Changing with Cider: opening my window
I chose blackout curtains for one specific reason: aesthetic. I wanted a cozy feeling room, dimly lit by cheap LED lights. Step one was getting rid of any natural light. So, I picked out a pair of brown curtains to shield me from the outside world. However, I didn’t realize the detrimental effects it would have on my mental health.
For the longest time, I thought shielding myself was a positive thing. The sun couldn’t bother me and the outside world couldn’t look inside the privacy of my room. That similar state of mind was applied to my life, especially my social life. If I shielded myself, people couldn’t bother me. People couldn’t get inside my brain, couldn’t get to know me. I wouldn’t be hurt.
Of course, that mindset was destroying me slowly. I was dealing with a lackluster life. I talked to maybe two people in depth, but most conversations ended up being futile. While I had boring days at school, my room greeted me with a sad and empty feeling. It was the same endless routine of going to school and hating everything, then going home and hating everything. It was exhausting and the darkness was making it so much worse. It felt like the sunlight was becoming a folk tale in my life.
I opened up my curtains once the weather started to clear up a bit. In late March, the air warmed and the sky brightened. I felt happier, and it gave me the motivation to clean my room. I blasted music and decided to draw my curtains. I was surprised by the warmth the opened window let into my room. I had to stand on my carpet for a moment. I had to let my legs enjoy the sunlight that was glaring onto them. I ended up even sitting on the spot later on, taking up all the warmth of the reflection sunrays.
On that day I realized something.
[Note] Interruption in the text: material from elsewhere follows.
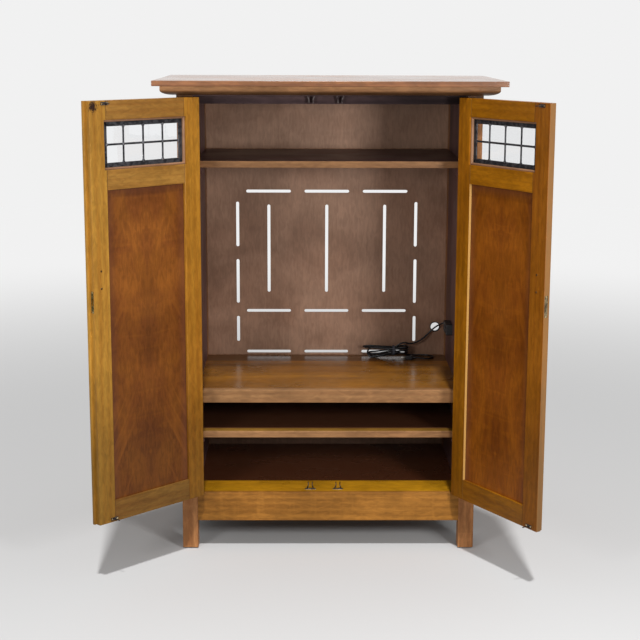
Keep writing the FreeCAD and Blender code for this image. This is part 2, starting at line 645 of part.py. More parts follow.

I understood that shielding myself from the sun and people harmed me. I thought it helped, but in reality, it kept me away from so much. It kept me away from the warmth of the sun and the warmth of people. I sabotaged myself by hiding, and I knew then I needed to stop.
I’ve started opening up my curtains whenever I can now. If it’s sunny out, there’s no doubt I will have my curtains tied to the side of my window. I’d much rather enjoy the shine from the sun than the lighting from my ceiling fan. If the weather is hot enough, I’ll open the window and let the breeze fill my room. It feels refreshing and calming which is something I definitely need in my life right now.
Not only have I opened my window, but I’ve also tried to open up to people a bit more. Thankfully, I already committed to the drama club, and performance week forced me to get close with certain people. Plus, getting a job has also helped me build relationships. I made friendships out of those interactions, and I can see myself holding on tighter to them. I’ve met people I genuinely like, and I don’t want to see the effort I’ve made go to waste. I want to feel the sunshine from human interaction and how comforting it is.
There are still days where my curtains are closed and so am I. Sometimes people just have bad days, and that’s okay. The sun just won’t be able to see me some days, but that doesn’t mean it’s gone forever. This shielding also doesn’t have to be a bad thing. At night, curtains don’t need to be open. On bad days, all I need is some space and boundaries until I can refresh my mind.
There needs to be a balance between the opened curtains days and non-opened curtain days. Otherwise, I’d be sunburnt, and my room would be way too hot. I’d be exhausted and burnt out. It’s okay to need a break, and there should be those break days. As long as people remember that there is still a sun to enjoy, then they will be okay.